THE FAMILIES ARE UNLIKELY TO FIND OUT ANYTHING about missing loved ones in the Cauca Valley. Traffickers there began building a criminal fiefdom in the 1980s by tossing the remains of any human obstacle into the river that runs the length of the valley, which extends north from Cali and ends just south of Marsella. Taking advantage of the surrenders in 1991 of their Medellin rivals, traffickers in the valley increased their power and fattened their bank accounts by capturing as much as 70 percent of the U.S. cocaine market. Although leaders of the northern valley group had initially worked in close association with their Cali colleagues, they gained more independence with time. Like the Medellin cartel of old, they also grew more land hungry and vicious.

Massacres became common in the Cauca Valley as traffickers, in league with members of the police and army, began killing anyone thought to threaten their interests--back-stabbing subordinates as well as suspected sympathizers of the region’s leftist guerrillas, who extorted money from traffickers and other large landowners.

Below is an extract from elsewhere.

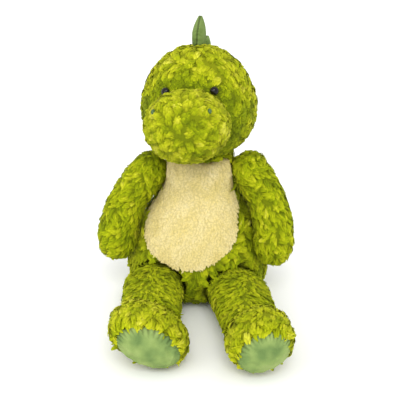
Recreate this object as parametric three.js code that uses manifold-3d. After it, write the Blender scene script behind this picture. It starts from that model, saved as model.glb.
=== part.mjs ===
// A large stuffed dinosaur sitting with its legs out in front, in millimetres.
// +Z is up, the toy looks along -Y, and +X is its own left side.
// The origin is the middle of the flat seat that it sits on.
// Every skin is curly pile fabric: its solid is the backing and the pile together.

import * as THREE from "three";
import Module from "manifold-3d";
import { ConvexGeometry } from "three/addons/geometries/ConvexGeometry.js";
import { mergeVertices } from "three/addons/utils/BufferGeometryUtils.js";

const wasm = await Module();
wasm.setup();

// ---- Driving dimensions ----

const PILE_FABRIC = 12; // backing and curly pile together
const VELBOA = 5; // short smooth pile fabric with its thin wadding
const SEAM_GAP = 0.5; // between pieces that are sewn to each other
const STUFFING_GAP = 1.5; // between a skin and its stuffing
const MOVING_GAP = 3; // between pieces that move past each other
const WAD_GAP = 3; // round the ball of stuffing that a limb turns on
const WAD_FACETS = [8, 14];
const COARSE = 0.6; // facets of an inner surface, as a share of the outer one's

const HEAD = { centre: [-4, -10, 499], width: 147, depth: 143, height: 146, pitch: -10, roll: -3, yaw: -2 };
const NECK = { pivot: [0, 0, 362], opening: 72, torsoOpening: 48, across: 64, height: 40 };
const MUZZLE = { centre: [-5, -136, -45], width: 104, depth: 110, height: 89 };
const EYE = { radius: 10, dome: 8, flange: 2, shank: 3, shankLength: 21, sunk: 4, azimuth: 25.5, elevation: 14.5 };
const WASHER = { radius: 9, thickness: 2.5, bore: 3.6, depth: 15 };
const NOSTRIL = { width: 9, height: 13, thickness: 4, across: 66, up: 40 };
const TORSO = { yaw: -7, belly: 0.94, back: 0.8, rightFlank: 0.06, leftFlank: -0.02, flankTop: 275 };

const SHOULDER = { x: 127, y: -20, opening: 24 };
const ARM = { radius: 47, handRadius: 49 };
const ARM_LEFT = { z: 336, tilt: 4, swing: -6 };
const ARM_RIGHT = { z: 326, tilt: 0, swing: -6 };

const HIP = { y: -146, z: 58 };
const LEG = { radius: 79, flatness: 0.7, ankleRadius: 70, length: 236, opening: 42 };
const LEG_LEFT = { hip: 109, splay: 15, toe: 80 };
const LEG_RIGHT = { hip: 102, splay: 8, toe: 97 };
const FOOT = { instep: 64, depth: 82, at: 264, up: 15, roll: 64 };
const SOLE = { along: 0.76, across: 0.76, drop: 7, opening: 38 };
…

The traffickers distinguished themselves from the Medellin cartel by their stealth. Enemies of the Cauca Valley drug barons just seemed to disappear--that is until some of them began turning up on the riverbanks of Marsella.

Advertisement

With its well-tended plaza and friendly police officers, the town seems positively inviting. Decades of increasing coffee exports combined with something approaching equitable land distribution have made the region one of Colombia’s most stable. In less fortunate Colombian towns, two leftist rebel groups continue to sandblast the nation’s feeble economic and social foundations.

Perhaps because of its relative wealth, Marsella also basks in an uncommon civic pride, reflected in people’s comments about their “green town,” one of a few in Colombia that spends a substantial amount of its budget on environmental projects. Strike up a conversation with any resident and at some point he or she will boast about the cool glades of the botanical garden and the forest planted by Don Manuel Salazar, the former mayor, who won a U.N. environmental prize for his lifelong work. Each year, the attractions draw nearly 30,000 tourists, mainly Colombians. Most of them stop to gaze at the red and white spires of the town’s walled cemetery, declared a national architectural treasure.

But on certain days, apprehension spoils the walk from the town plaza down the steep cobbled street to the cemetery, days when black flecks of vultures circle high in the hot air, spiraling down and down and down toward one of the cemetery’s quadrangles, where on the grassy turf, a plastic bag is open just enough to reveal a gray body, gutted and decapitated.

Some of the bodies are just trunks when they arrive in Marsella, their heads, arms and legs cut off by drug traffickers trying to prevent the identification necessary to file murder charges. So a mother or father or brother or sister probably won’t recognize the corpse, marred by the killer, by the river, by vultures.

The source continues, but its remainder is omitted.